My dog used to be a little dustbin. He was capable of swallowing almost anything, even though it might not have been edible. From time to time, despite all caution, something “mysteriously” disappeared. For example, a whole loaf of bread from a high bar counter. Thank God, no poisoning ever happened, but preparing for it was appropriate.

You might be saying to yourself that this will never happen to you, that your dog is trained... Whether its human attention or dog will, it can falter, even for one second, and you have a problem. That’s why it’s good to prepare for everything and to find out at least a minimum of information, while there’s still time.

Many of us surely know someone who has a dog that ate a chocolate and nothing happened to it. My friend’s dog ate two whole bars of chocolate and survived unharmed.

But this doesn’t mean, that it’s not poisonous for them. More specifically, it’s the theobromine that it contains. It’s precisely theobromine (bitter alkaloid of the cocoa-tree) that is responsible for its toxicity for cats and dogs. You can find it even in tea or coke products. It’s concentration differs depending on the quality of a given product. The most dangerous ones for animals are cocoa beans and cocoa powder. The greatest content is in chocolates for cooking and bitter chocolates.

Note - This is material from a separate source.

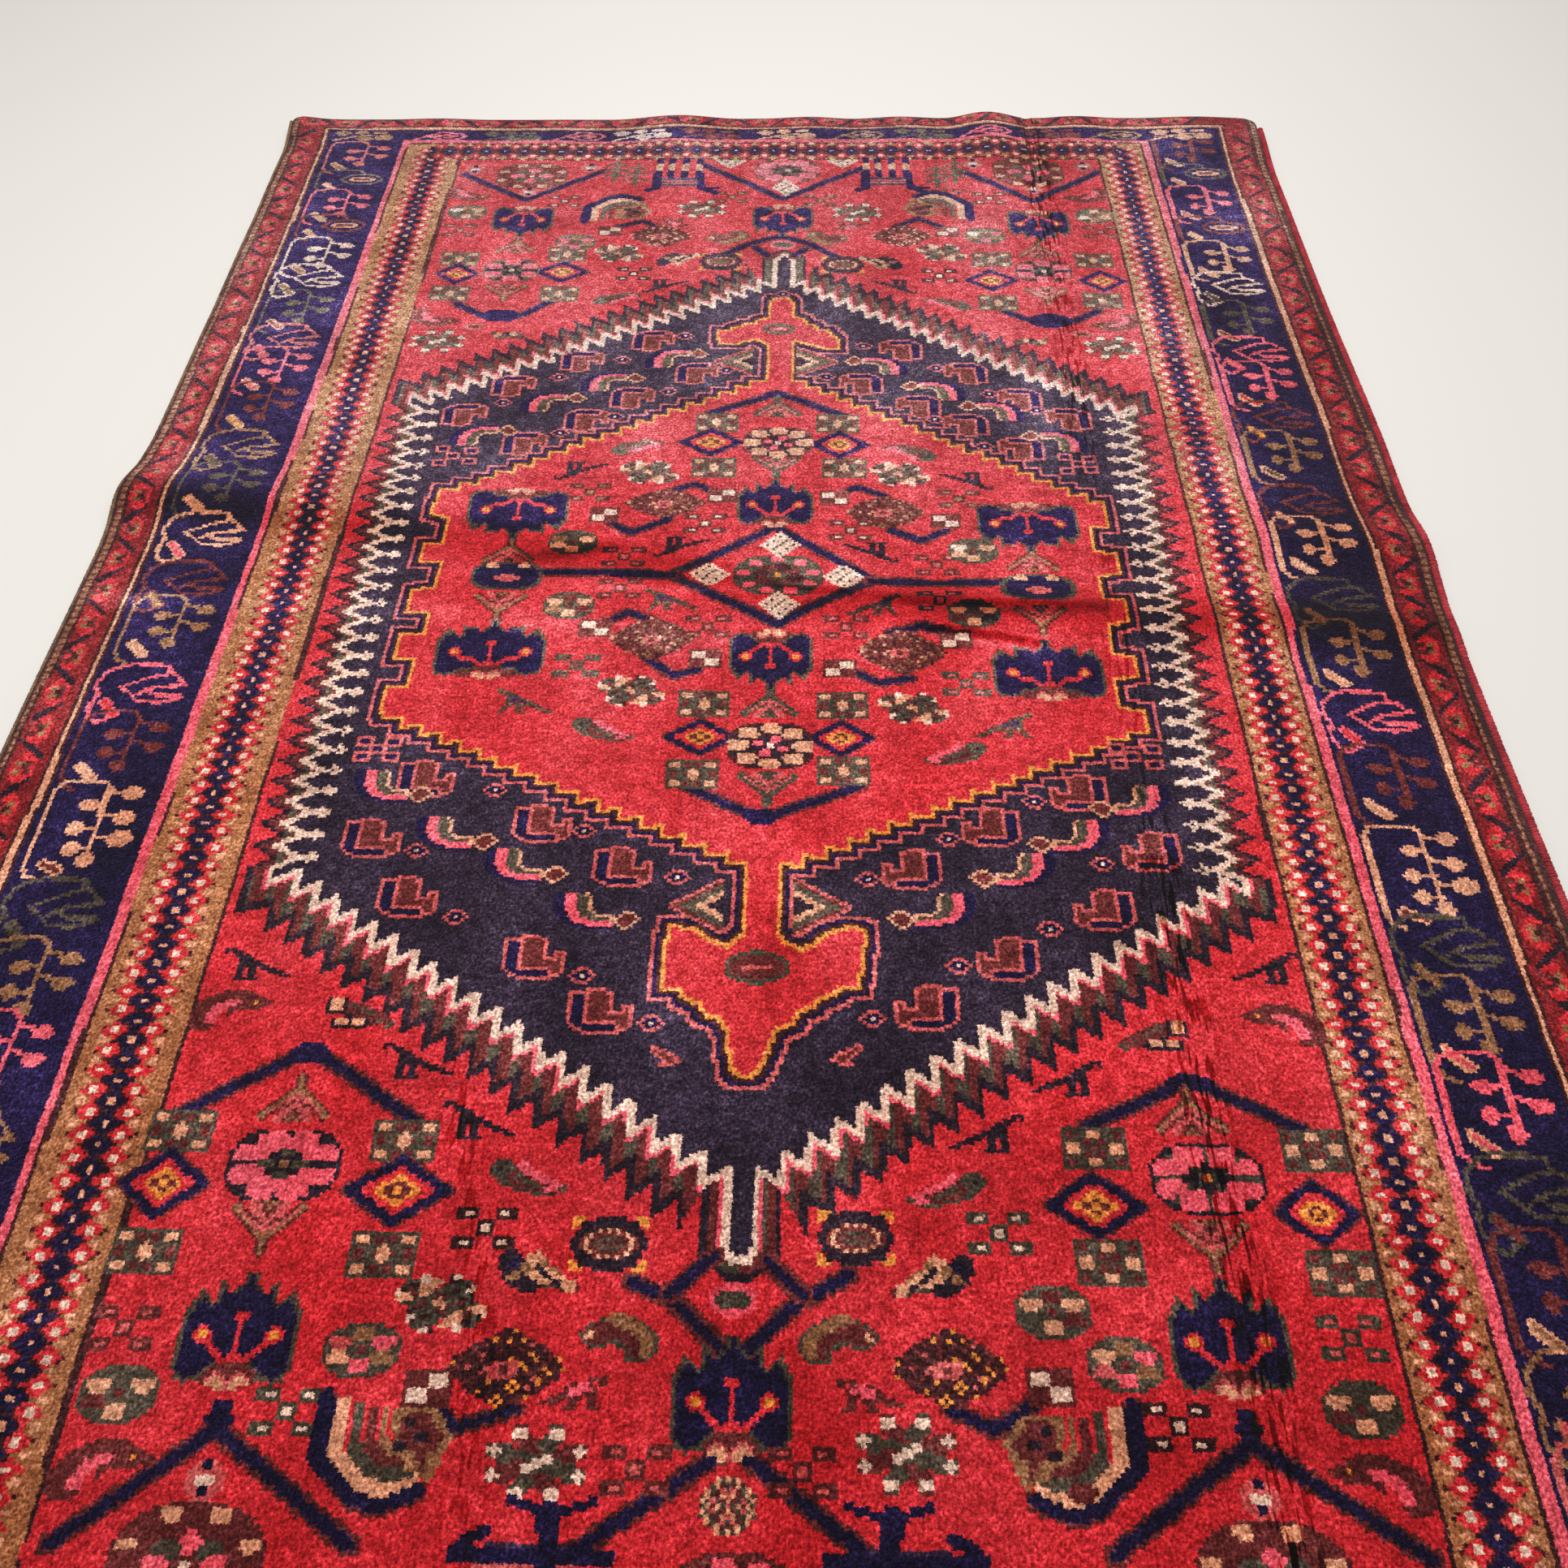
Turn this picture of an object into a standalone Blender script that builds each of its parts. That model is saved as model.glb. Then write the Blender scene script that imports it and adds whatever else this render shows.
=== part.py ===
# Hand-knotted village rug, laid out on the floor.
# Metres, +Z up. +Y runs along the warps to the far end, +X to the right-hand selvedge.
# The origin is on the floor, under the middle of the rug's bounding box.

import math

import bmesh
import bpy

# Driving dimensions
rug_length = 2.04
rug_width = 1.30            # over both selvedges
pile_height = 0.010         # knots, wefts and pile together
corner_radius = 0.020
selvedge_gap = 0.0004       # parting between the cloth's edge and its overcast cord
cord_radius = {"left": 0.0030, "right": 0.0045}
cord_end = 0.024            # how far short of each end of the rug a cord stops

# Cells of the cloth; rows are closer together at the two ends and across the middle, where it lifts
columns = 48
rows = 48
row_crowding = 0.35

# How far each long edge stands out from its straight line: (y, metres outwards)
edge_drift = {
    "left": [(-1.02, 0.0050), (-0.90, 0.0010), (-0.45, -0.0015), (-0.10, 0.0010), (0.09, 0.0005),
             (0.18, 0.0045), (0.29, -0.0030), (0.50, -0.0015), (0.70, 0.0010), (0.90, 0.0040), (1.02, 0.0120)],
    "right": [(-1.02, 0.0060), (-0.90, 0.0015), (-0.40, 0.0000), (-0.12, -0.0015), (-0.01, -0.0015),
              (0.09, 0.0035), (0.20, 0.0005), (0.30, 0.0020), (0.55, 0.0000), (0.85, 0.0015), (1.02, 0.0090)],
}
# How far each end stands out from its straight line: (x, metres outwards); the far end runs out askew
end_drift = {
    "far": [(-0.65, -0.0060), (-0.56, -0.0100), (-0.30, -0.0080), (0.00, 0.0000), (0.30, 0.0060), (0.65, 0.0100)],
    "near": [(-0.65, 0.0060), (-0.50, 0.0020), (-0.20, -0.0030), (0.10, 0.0010), (0.35, -0.0020), (0.65, 0.0050)],
}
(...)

But dogs can poison themselves even by regular chocolate. It always depends on the quality or the content of theobromine, the size of the dog and the consumed amount. In a greater amount, theobromine may cause muscle tremor in the dog, seizures, irregular heart beat, inner bleeding or a heart attack. Just to give you an idea:

  • in a regular cocoa powder, you will find 2.16% of theobromine (but there are also ones that contain up to 10%)
  • in a regular chocolate it’s 0.5 - 2.7%
  • in white chocolate it's only trace amounts
  • in smaller amounts, theobromine is contained in the Kola nut (1.0-2.5%), the Guarana fruit and the tea plant

Symptoms of poisoning

  • increased, more frequent urination
  • accelerated heartbeat that can increase up to a cardiac arrhythmia
  • nervousness, agitation, insomnia      
  • muscle spasms and seizures
  • nausea and vomiting

In a regular milk chocolate, symptoms of poisoning with theobromine will appear in a dog or cat already from 10 g to 1 kg of their weight, especially in smaller dog breeds, this dosis may be even lethal. Death from poisoning of a dog or cat with chocolate can occur in rare cases even from the dose of 115 mg/kg of theobromine.

First aid

Try to induce vomiting in the animal. To this effect, it is recommended to use a 3% hydrogen peroxide diluted with water to half the concentration. At best, it is applied with a syringe into the mouth. Upon swallowing, the peroxide will start fizzing and it will cause bloating in the stomach of the animal which will induce vomiting.

Give the animal some black or rather active coal - it is able to bind toxins.

In case you have a suspicion of cat or dog poisoning, always seek out veterinary help as soon as possible or consult further steps with a veterinarian. In more urgent cases, you can call a pet ambulance.

If the animal has spasms and muscle contractions, a veterinarian will suppress them with medication or they will slightly sedate it. Supporting hydration of the organism with infusion is appropriate. Remember, that a timely veterinary intervention might save the animal’s life and even tens of minutes might be crucial.